A tactical way I’m considering at the moment is to go long the Euro against the Russian Rouble (RUB) via the EURRUB currency pair. Although sentiment is now overwhelmingly positive on the single market’s currency, it’s crowded from a USD perspective (short USD long EUR). While I’m sitting on a long EURGBP position as explained in an earlier post, there is an ‘optionality-like’ feature in the EURRUB currency rate in that should energy-related commodity prices fall the RUB is likely to depreciate suddenly, simultaneously forcing pressure on the currency pair from an unwind in carry trade positions between the EUR and the RUB.

Implied volatility on at-the-money options on the EURRUB pair is at lows not seen since October 2014, before the sudden collapse of the Russian currency back then.
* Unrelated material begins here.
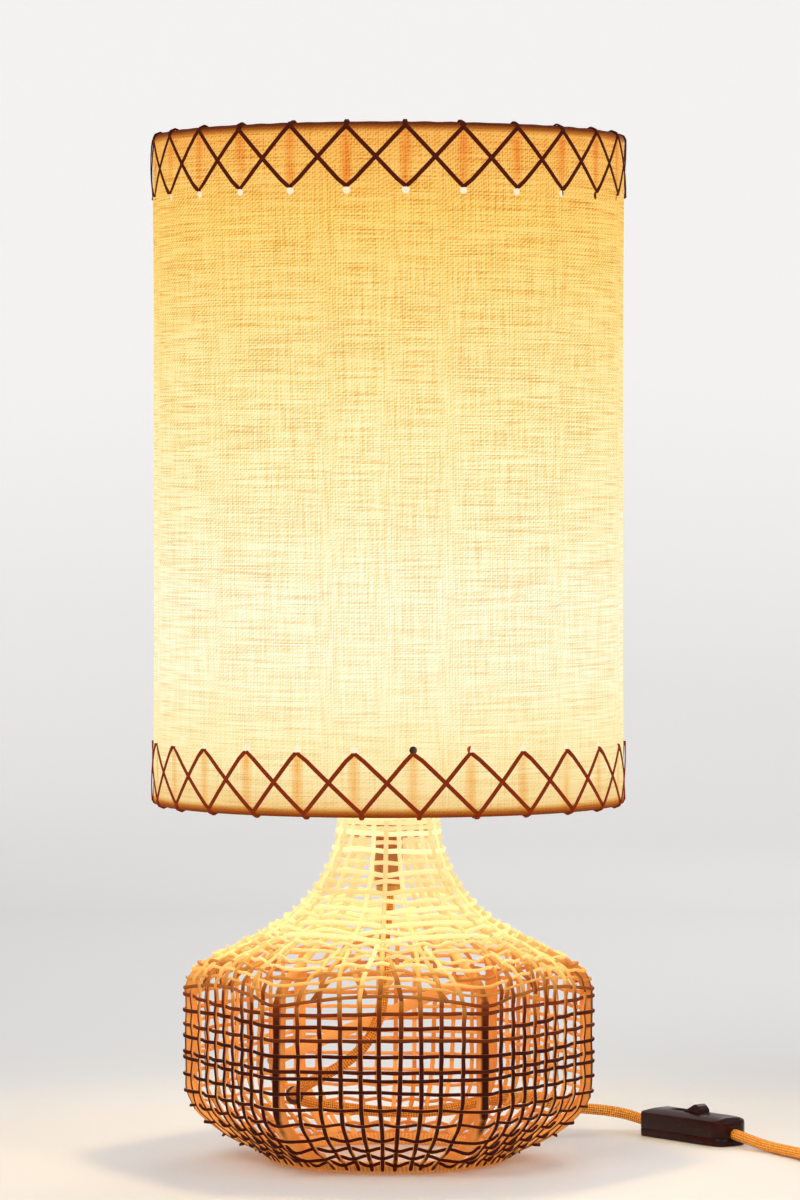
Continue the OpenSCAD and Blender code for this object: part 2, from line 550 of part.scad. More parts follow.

Risk reversals on various short and long-dated options are also low at this juncture.

ATM IV.JPG

ATM IV (2015-2017)

Consensus forecast is for the currency pair is for the spot rate to hit 65.02 in the third quarter and 65.78 in the fourth quarter this year. Thus, there is some form of expectation of a move higher from where we are now. This idea will only make money if the move is stronger than what the consensus expects, which means that I may have to wait for an unexpected event to shake the consensus expectation downwards first before considering a position.

The weekly price chart of the EURRUB pair also looks interesting from a technical perspective, with a possible rounded bottom forming thus far year-to-date:

EURRUB.JPG

Additionally, once the ECB eventually winds down its stimulus (assuming everything goes according to their expectations), the time will come when finding inefficient, weak and highly-geared companies from cyclical sectors and betting against them will payoff, especially when the credit cycle in Europe begins to turn and the costs of credit is marginally higher. But that day is still quite far out…

Figure out how central banks influence the world, and one will figure out how the game masters shape the global financial markets. Understand how the game masters control the game, and one will also become a master at navigating the tides of it.